Sementara itu, Direktur Jenderal Informasi dan Komunikasi Publik Usman Kansong belum dapat memberi jawaban perihal RUU Penyiaran. Menurutnya revisi UU penyiaran di ranah DPR RI karena revisi tersebut atas inisiatif DPR.
"Silakan tanya ke DPR," kata Usman.
Debat Panas Soal Kementerian Negara
Selain amandemen RUU Penyiaran, undang-undang lain yang memicu polemik adalah pembahasan amandemen UU Kementerian Negara. UU itu telah dibahas di Badan Legislasi (Baleg). Pembahasan UU ini dituding hanya akan mengakomodasi kepentingan pemerintahan yang akan datang. Debat panas terjadi antara PDIP dengan Gerindra. Dua partai pendukung Jokowi, yang kemungkinan berbeda arah politik pada pemerintahan ke depan.

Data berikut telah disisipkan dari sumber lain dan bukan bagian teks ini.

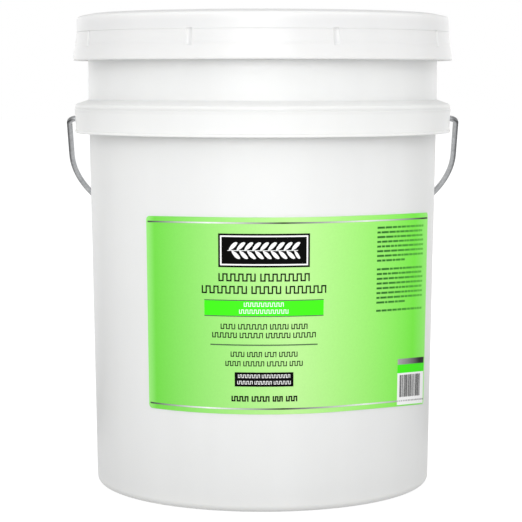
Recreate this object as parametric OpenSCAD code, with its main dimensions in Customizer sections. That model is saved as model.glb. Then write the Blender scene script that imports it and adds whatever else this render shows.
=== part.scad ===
// Round plastic shipping pail with a press-on lid, a steel wire bail and a roller grip.
// The origin is the centre of the foot ring's underside, +Z is up and -Y is the front.
// At rest the lid is on, and the bail hangs behind the pail with its grip against the wall.

/* [Pail body] */
// Height of the pail's rim
rim_h = 370; // [362:0.5:370]
// Outer radius of the body at the floor
base_r = 134; // [130:0.5:136]
// Outer radius of the straight neck under the rim
neck_r = 139.2; // [138.5:0.1:140]
// Height at which the tapered body meets the straight neck
taper_top = 320; // [310:1:330]
// Thickness of the moulded wall
wall = 2.3; // [1.8:0.1:2.6]
// Depth of the recess under the floor, inside the foot ring
foot_recess = 3.2; // [2:0.2:6]
// Width of the foot ring
foot_w = 9; // [7:0.5:11]
// Number of stiffening ribs under the floor
floor_ribs = 12; // [6:1:24]

/* [Rim and collar] */
// How far the rim's rolled lip stands out from the neck
lip_out = 4.4; // [3:0.1:4.6]
// Height of the rim's rolled lip
lip_h = 9.5; // [7:0.5:12]
// Outer radius of the collar at its widest
collar_r = 150.3; // [149:0.1:150.6]
// Height of the collar's bottom edge
collar_bottom = 281; // [270:1:284]
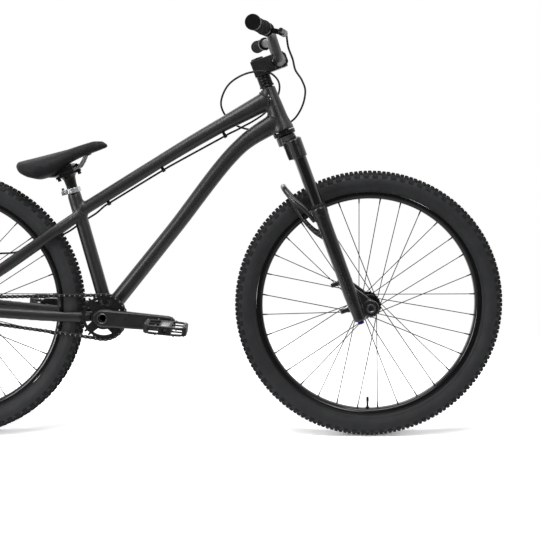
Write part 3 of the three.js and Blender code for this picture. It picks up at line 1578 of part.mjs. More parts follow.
// Rear brake: X lies along the rotor's rim, Z outwards from the axle
function caliperMatrix() {
  const angle = radians(caliper.angle);
  const turn = new THREE.Matrix4().makeRotationY(Math.PI / 2 - angle);
  const place = V(rearCentre.x, rotor.offset, rearCentre.z);
  return new THREE.Matrix4().makeTranslation(...place.toArray()).multiply(turn);
}

function caliperPort() {
  const direction = V(1, 0, 1).normalize();
  const from = V(caliper.length / 2 - caliper.corner, 0, caliper.outerRadius - caliper.corner);
  const tip = from.clone().addScaledVector(direction, caliper.portLength);
  const matrix = caliperMatrix();
  return {
    from: from.clone().applyMatrix4(matrix),
    tip: tip.clone().applyMatrix4(matrix),
    end: tip.clone().addScaledVector(direction, gap).applyMatrix4(matrix),
    lead: tip.clone().addScaledVector(direction, clip.length).applyMatrix4(matrix),
  };
}

function padSlotHalf() {
  return rotor.thickness / 2 + pad.restGap + pad.thickness + gap;
}

function rearBrake() {
  const c = caliper;
  const half = c.length / 2;
  const side = outline([
    [-half, c.innerRadius], [half, c.innerRadius], [half, c.outerRadius - c.corner],
    [half - c.corner, c.outerRadius], [c.corner - half, c.outerRadius], [-half, c.outerRadius - c.corner],
  ]);
  const outerFace = rearHub.spacing / 2 - gap - rotor.offset;
  const body = plate(side, outerFace - c.width, outerFace);
  const slot = block(c.length * 2, padSlotHalf() * 2, c.slotRoof * 2);
  const port = caliperPort();
  const portRod = rod(port.from, port.tip, c.portRadius, smallSides);
  add(bike, 'brake_caliper', join(cut(body, slot).applyMatrix4(caliperMatrix()), portRod), anodised);
  const inner = rotor.thickness / 2 + pad.restGap;
  const middle = (pad.innerRadius + pad.outerRadius) / 2;
  for (const [name, face] of [['brake_pad_left', 1], ['brake_pad_right', -1]]) {
    const lining = block(pad.length, pad.thickness, pad.outerRadius - pad.innerRadius);
    lining.translate(0, face * (inner + pad.thickness / 2), middle);
    add(bike, name, lining.applyMatrix4(caliperMatrix()), padLining);
  }
}

// Seat post, clamp, rails and saddle: X runs forward along the rails, Z out of the saddle
const perch = (() => {
  const place = seatPoint(0, 0, seatTube.length + post.exposed);
  return groupAt(bike, place.x, 0, place.z, -radians(post.tilt));
})();

function railShape(grow = 0) {
  const r = rail;
  const half = r.straight;
  const knee = half * 1.35;
  const side = [
    V(r.nose, r.noseSpread * 1.4, r.rise), V(knee, r.spread * 0.85, r.rise * 0.35),
    V(half, r.spread, 0), V(half - r.radius, r.spread, 0), V(r.radius - half, r.spread, 0),
      V(-half, r.spread, 0),
    V(-knee, r.spread * 1.05, r.rise * 0.25), V(r.tail, r.spread * 1.3, r.rise),
  ];
  const mirrored = side.map((point) => V(point.x, -point.y, point.z));
  const route = [...side.slice().reverse(), V(r.nose * 1.06, 0, r.rise * 1.08), ...mirrored];
  return tubeAlong(route, r.radius + grow, r.sides, r.steps);
}

function seatPost() {
  const c = cradle;
  const top = -rail.radius / 6;
  const floor = top - c.height;
  const neck = [[post.radius, post.radius, -post.neck], [post.radius * 1.15, c.half * 0.7, -post.neck / 2],
    [c.length, c.half, floor]];
  const axisLean = radians(90 - seatAngle) - radians(post.tilt);
  const rings = neck.map(([x, y, z]) => Array.from({ length: hubSides }, (_, i) => {
    const angle = (i / hubSides) * Math.PI * 2;
    return V(x * Math.cos(angle) - z * Math.tan(axisLean), y * Math.sin(angle), z);
  }));
  const bed = block(c.length * 2, c.half * 2, c.height).translate(0, 0, floor + c.height / 2);
  const ears = block(c.ear * 2, c.earHalf * 2, c.height * 0.7).translate(0, 0, floor + c.height * 0.35);
  const tubeTop = seatTube.length + post.exposed - post.neck * 0.8;
  const tubeFoot = seatTube.length + post.exposed - post.length;
  const shaft = turnedUp([
    [post.radius - post.wall, tubeFoot], [post.radius, tubeFoot], [post.radius, tubeTop], [0, tubeTop],
    [0, tubeTop - post.wall], [post.radius - post.wall, tubeTop - post.wall * 2],
      [post.radius - post.wall, tubeFoot],
  ], roundSides);
  const toPerch = perch.matrixWorld.clone().invert().multiply(seatGroup.matrixWorld);
  const grooves = [-1, 1].map((side) =>
    rod(V(-c.ear, side * rail.spread, 0), V(c.ear, side * rail.spread, 0),
      boreFor(rail.radius, rail.sides), rail.sides));
  const holes = [-1, 1].map((side) =>
    turnedUp(rodProfile(boreFor(c.bolt, smallSides), floor - overrun, top + overrun), smallSides)
      .translate(side * c.boltPlace, 0, 0));
  const body = join(loft(rings), bed, ears, shaft.applyMatrix4(toPerch));
  add(perch, 'seatpost', cut(body, ...grooves, ...holes), anodised);
}

function saddleClamp() {
  const c = cradle;
  const low = rail.radius / 6;
  const top = low + upperClamp.height;
  const rib = (c.length * 2) / upperClamp.ribs;
  const ribbed = [];
  for (let i = 0; i < upperClamp.ribs; i++) {
    const x = c.length - i * rib;
    ribbed.push([x, top], [x - rib * 0.6, top], [x - rib * 0.6, top - upperClamp.ribDepth]);
    ribbed.push([x - rib, top - upperClamp.ribDepth]);
  }
  const bed = plate(outline([[-c.length, low], [c.length, low], ...ribbed]), -c.half, c.half);
  const ears = block(c.ear * 2, c.earHalf * 2, upperClamp.height * 0.6).translate(0, 0,
    low + upperClamp.height * 0.3);
  const floor = -rail.radius / 6 - c.height;
  const bolts = [-1, 1].map((side) => turnedUp([
    [0, floor - gap - c.headDepth], [c.headRadius, floor - gap - c.headDepth], [c.headRadius, floor - gap],
    [c.bolt, floor - gap], [c.bolt, top - upperClamp.height * 0.2], [0, top - upperClamp.height * 0.2],
  ], smallSides).translate(side * c.boltPlace, 0, 0));
  const grooves = [-1, 1].map((side) =>
    rod(V(-c.ear, side * rail.spread, 0), V(c.ear, side * rail.spread, 0),
      boreFor(rail.radius, rail.sides), rail.sides));
  add(perch, 'saddle_clamp', cut(join(bed, ears, ...bolts), ...grooves), anodised);
}

// Saddle stations from tail to nose, as shares of its length, half width and top height
const saddleLengthShares = [0, 0.03, 0.094, 0.2, 0.323, 0.45, 0.57, 0.72, 0.86, 0.953, 1];
const saddleWidthShares = [0.3, 0.58, 0.88, 1, 0.94, 0.71, 0.47, 0.33, 0.27, 0.2, 0.09];
const saddleTopShares = [0.84, 0.985, 0.96, 0.9, 0.85, 0.8, 0.76, 0.745, 0.715, 0.6, 0.39];
const saddleSkirtShares = [0.7, 0.49, 0.28, 0.06, 0.03, 0.145, 0.26, 0.3, 0.29, 0.29, 0.3];

function saddleRing(i, inset, roof, floor) {
  const x = saddle.tail + saddleLengthShares[i] * saddle.length;
  const half = saddleWidthShares[i] * saddle.halfWidth * (1 - inset);
  const high = saddleTopShares[i] * saddle.topHeight - roof;
  const low = saddleSkirtShares[i] * saddle.topHeight - floor;
  const points = [];
  for (let j = 0; j < saddle.sides; j++) {
    const angle = ((j + 0.5) / saddle.sides) * Math.PI * 2;
    const [c, d] = [Math.cos(angle), Math.sin(angle)];
    const across = Math.sign(c) * Math.abs(c) ** 0.8;
    const over = Math.sign(d) * Math.abs(d) ** (d > 0 ? 1.05 : 0.5);
    points.push(V(x, half * across, (high + low) / 2 + ((high - low) / 2) * over));
  }
  return points;
}

function saddleShape() {
  const last = saddleLengthShares.length - 1;
  const outer = loft(saddleLengthShares.map((_, i) => saddleRing(i, 0, 0, 0)));
  const wide = saddleLengthShares.map((_, i) => i).slice(2, last - 1);
  const cavity = loft(wide.map((i) => saddleRing(i, 1 - saddle.skirt, saddle.shell, saddle.shell)));
  const socket = rail.radius * 2.2;
  const pieces = [];
  for (const side of [-1, 1]) {
    const high = saddle.topHeight * 0.85 - saddle.shell;
    const height = high - rail.rise + socket;
    const post = block(socket * 1.6, socket * 1.8, height);
    pieces.push(post.translate(rail.tail, side * rail.spread * 1.3, rail.rise - socket + height / 2));
  }
  const noseHeight = saddle.topHeight * 0.7 - saddle.shell / 2 - rail.rise + socket;
  const nose = block(socket * 2, rail.noseSpread * 4, noseHeight);
  pieces.push(nose.translate(rail.nose, 0, rail.rise - socket + noseHeight / 2));
  add(perch, 'saddle', cut(join(cut(outer, cavity), ...pieces), railShape(gap)), cover);
}

frame();
add(seatGroup, 'seat_clamp', clampShape(), silver);
forkAndCockpit();
frontWheel();
rearWheel();
drivetrain();
rearBrake();
seatPost();
saddleClamp();
add(perch, 'saddle_rails', railShape(), steel);
saddleShape();

export default bike;
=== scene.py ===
"""A dirt jump bike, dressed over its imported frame: every visible surface, its finish and the stage."""
import math

import bmesh
import bpy
from mathutils import Matrix, Vector


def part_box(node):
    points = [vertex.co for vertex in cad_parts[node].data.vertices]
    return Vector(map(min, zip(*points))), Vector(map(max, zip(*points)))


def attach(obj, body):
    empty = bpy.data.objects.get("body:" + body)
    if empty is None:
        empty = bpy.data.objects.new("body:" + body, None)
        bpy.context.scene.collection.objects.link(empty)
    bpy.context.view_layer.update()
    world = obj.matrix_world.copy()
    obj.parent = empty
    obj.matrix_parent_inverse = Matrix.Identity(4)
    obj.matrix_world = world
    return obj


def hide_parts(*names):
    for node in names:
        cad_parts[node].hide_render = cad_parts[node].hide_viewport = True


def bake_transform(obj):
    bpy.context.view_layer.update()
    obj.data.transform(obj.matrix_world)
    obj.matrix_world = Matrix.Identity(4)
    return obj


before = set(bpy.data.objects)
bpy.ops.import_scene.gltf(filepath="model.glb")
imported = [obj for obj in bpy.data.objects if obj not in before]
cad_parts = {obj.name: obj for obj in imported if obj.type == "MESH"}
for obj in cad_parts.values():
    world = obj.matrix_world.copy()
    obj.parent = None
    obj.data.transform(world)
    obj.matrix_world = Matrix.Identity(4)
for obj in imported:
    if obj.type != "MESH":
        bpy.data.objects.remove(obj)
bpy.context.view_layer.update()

bl_info = {
    "name": "Dirt jump bike",
    "version": (1, 0, 0),
    "blender": (4, 5, 0),
    "location": "3D View > Sidebar > Bike",
    "description": "Dresses the packed frame of a dirt jump bike with its visible pieces and finishes",
    "category": "Object",
}

MM = 0.001
UP = Vector((0, 0, 1))
SIDES = ((-1, "right"), (1, "left"))

# Places of the bike's moving groups, in millimetres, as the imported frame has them
FRONT_AXLE = Vector((530.0, 0.0, 340.0))
REAR_AXLE = Vector((-530.0, 0.0, 340.0))
BRACKET = Vector((-138.43, 0.0, 315.0))


def placed(x_axis, z_axis, origin):
    """A place whose X and Z axes lie in the bike's middle plane."""
    x = Vector(x_axis).normalized()
    z = Vector(z_axis).normalized()
    y = z.cross(x)
    matrix = Matrix((x, y, z)).transposed().to_4x4()
    matrix.translation = Vector(origin)
    return matrix


STEERING = placed((0.93667, 0, 0.35021), (-0.35021, 0, 0.93667), (483.17, 0, 322.49))
COCKPIT = placed((0.93667, 0, 0.35021), (-0.35021, 0, 0.93667), (301.42, 0, 951.37))
SEAT_TUBE = placed((0.96638, 0, 0.25713), (-0.25713, 0, 0.96638), (-132.43, 0, 315.0))
PERCH = placed((0.93358, 0, 0.35837), (-0.35837, 0, 0.93358), (-228.6, 0, 676.42))
FRONT = Matrix.Translation(FRONT_AXLE)
REAR = Matrix.Translation(REAR_AXLE)
CRANKS = Matrix.Translation(BRACKET)


# Shapes: a shape is (points in millimetres, faces)

def joined(*shapes):
    """Several shapes as one."""
    points, faces = [], []
    for shape_points, shape_faces in shapes:
        start = len(points)
        points += shape_points
        faces += [tuple(i + start for i in face) for face in shape_faces]
    return points, faces


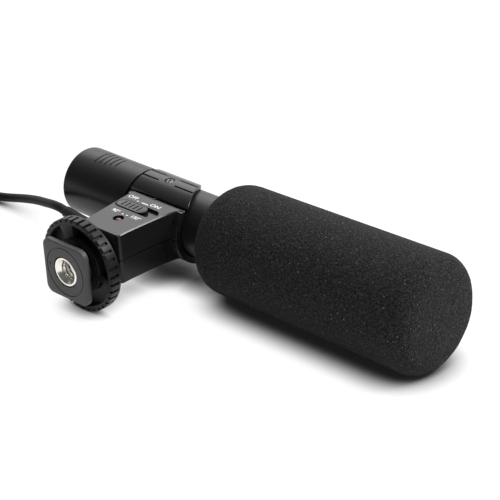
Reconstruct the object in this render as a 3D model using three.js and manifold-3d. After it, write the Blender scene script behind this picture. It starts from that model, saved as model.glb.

Anggota Badan Legislasi (Baleg) DPR dari Fraksi PDI Perjuangan (PDIP) Sturman Panjaitan, misalnya, terlibat debat sengit dengan Ketua Baleg DPR dari Fraksi Partai Gerindra Supratman Andi Agtas terkait efektivitas kabinet 'gemuk' di pemerintahan Prabowo-Gibran.
Debat tersebut terjadi dalam rapat panitia kerja Baleg DPR yang membahas soal Rancangan Undang-undang (RUU) tentang Kementerian Negara di Kompleks Parlemen Senayan, Jakarta Pusat pada Rabu (15/5/2024).
Dalam rapat tersebut, diusulkan agar RUU Kementerian Negara tersebut tidak mengatur jumlah kementerian. Malahan, diusulkan agar jumlah kementerian ditetapkan sesuai kebutuhan presiden dengan memperhatikan efektivitas penyelenggaraan pemerintahan.
Usulan aturan tersebut diusulkan ketika santer isu Prabowo ingin punya kementerian berjumlah 40. Padahal, UU Kementerian Negara mengatur maksimal kementerian berjumlah 34.
Sturman pun menyoroti efektivitas pemerintahan apabila Prabowo punyai kabinet gemuk. Dia menekankan keuangan negara yang terbatas yang kontradiktif dengan rencana penambahan jumlah kementerian.
"Berkaitan dengan efektivitas, wah berat Pak. Sementara kita enggak mampu biayain mereka semua," ujar Sturman.
Sementara itu, Supratman yang memimpin rapat langsung membalas keraguan Sturman. Menurutnya, urusan keuangan negara merupakan tanggung jawab pemerintah bukan DPR. "Pemerintah yang akan tentukan, beliau [presiden terpilih Prabowo] akan mempertanggungjawabkan tugas lima tahunan termasuk anggaran," katanya.
Meski demikian, Sturman kembali menyoroti soal efektivitas kabinet gemuk. Menurutnya, efektif saja tidak cukup melainkan juga harus efesien.
Dia ingin dalam pasal RUU Kementerian Negara ditambahkan penjelasan ihwal efesiensi dan efektivitas sebuah pemerintahan. "Jadi efisiensi perlu diperlukan juga Pak, jangan cuma efektifitas. Untuk membunuh seekor nyamuk, pakai bom itu efektif Pak, tapi enggak efisien, gitu lho," jelasnya.
Dia pun usulkan DPR ikut diminta pendapat ihwal penambahan ataupun perubahan nomenklatur kementerian/lembaga setingkat. Bagaimanapun, lanjutnya, DPR merupakan mitra kerja kementerian-kementerian.